McConnell, in a letter to Biden, sent Monday morning, telling the president that he should put the pressure on his party into raising the debt ceiling without the help of the GOP, reiterating to the president that he has warned for months that he won’t help Democrats out of the jam.

“Since mid-July, Republicans have clearly stated that Democrats will need to raise the debt limit on their own. All year, your party has chosen to pursue staggering, ‘transformational’ spending through unprecedented use of the party-line reconciliation process,” McConnell said in Monday’s letter to Biden. “We have no list of demands. For two and a half months, we have simply warned that since your party wishes to govern alone, it must handle the debt limit alone as well.”

“Congressional Democrats have wasted weeks complaining that this relatively brief process would inconvenience their floor schedules. Mr. President, as you know, as a Senate veteran, that is not an excuse; it is just a complaint. Republicans will not build Speaker Pelosi and Leader Schumer a shortcut around procedural hurdles they can clear on their own, so they have a more convenient path to jam us with a partisan taxing and spending spree,” he added.

Schumer is refusing to use the budget reconciliation process to raise the debt ceiling, a method that will see only Democrats voting in favor to get around the Senate’s filibuster rule. Last week, the Senate parliamentarian office ruled that Schumer could use the budget reconciliation process to bring a debt limit bill to the Senate floor. The debt ceiling bill, according to the parliamentarian guidance, would not jeopardize the larger spending package.

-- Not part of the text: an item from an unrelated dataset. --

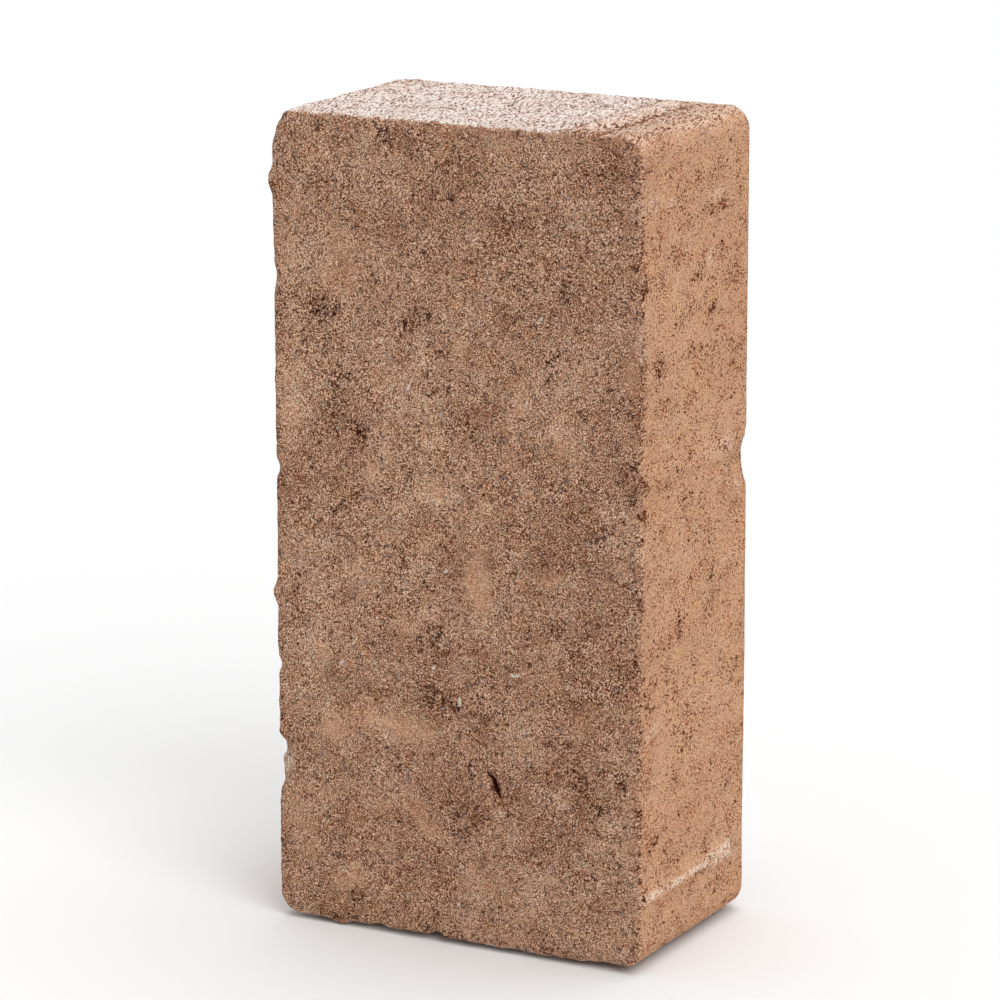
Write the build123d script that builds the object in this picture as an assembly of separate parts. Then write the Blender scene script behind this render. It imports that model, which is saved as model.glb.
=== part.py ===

McConnell also cites Biden’s past opposition to debt increases while in the minority during his time as Senator in the early 2000s.

“You explained on the Senate floor that your ‘no’ votes did not mean you wanted the majority to let the country default, but rather that the President’s party had to take responsibility for a policy agenda which you opposed. Your view then is our view now,” McConnell wrote.

Biden told reporters following his remarks that he read the letter 10 minutes prior to delivering remarks and plans to speak with McConnell about it. When asked if he could guarantee that the debt ceiling would be raised, Biden said, “No, I can’t. That’s up to Mitch McConnell.”